Synthesis and Discussion

Both Nagamandala and M. Butterfly exemplify how postcolonial and multicultural theatre can function as a critical intervention:

  • They employ formal hybridity—mixing indigenous folk conventions with Western dramatic structures—to create new aesthetic languages that resist cultural homogenisation.
  • They foreground the politics of representation, exposing how power operates through gaze, disguise, and narrative framing.
  • They engage core postcolonial concepts: mimicry (the ambivalent adoption of Western forms), subaltern voice (giving agency to marginalised subjects), and Orientalism (deconstructing exotic fantasies).

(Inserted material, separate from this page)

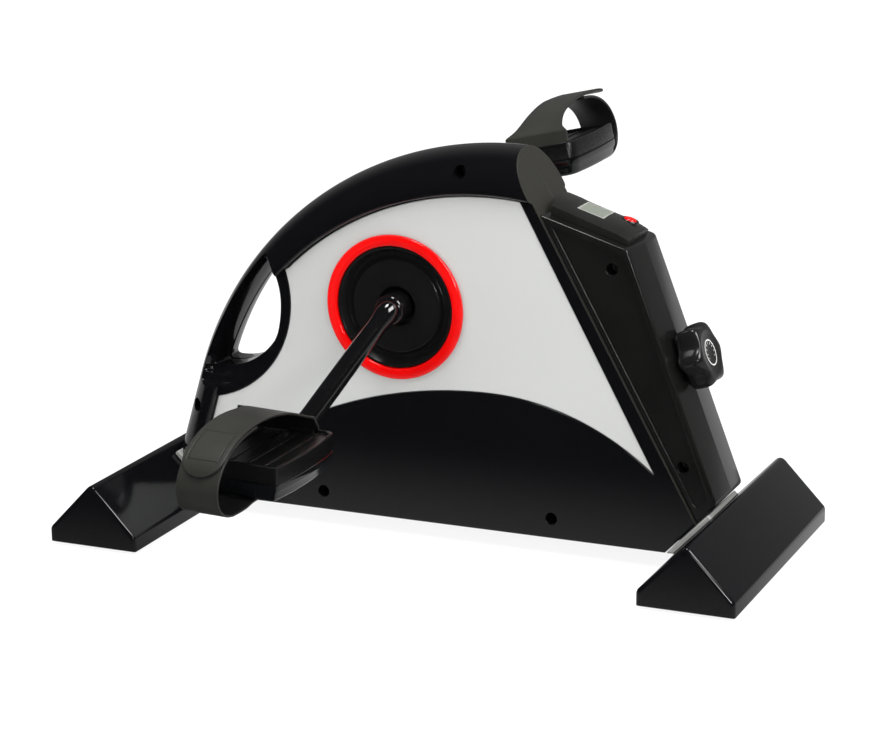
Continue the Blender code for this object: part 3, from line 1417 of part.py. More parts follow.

  • Methodologically, close reading of the texts is enriched by ethnographic attention to performance practices (e.g., Yakshagana training, opera vocal technique) and comparative analysis with canonical works (e.g., Puccini’s opera, Sanskrit drama).
  • Ultimately, these plays demonstrate that theatre is not merely a mirror of society but an active site where colonial legacies are contested, identities are renegotiated, and new, transnational imaginaries are forged.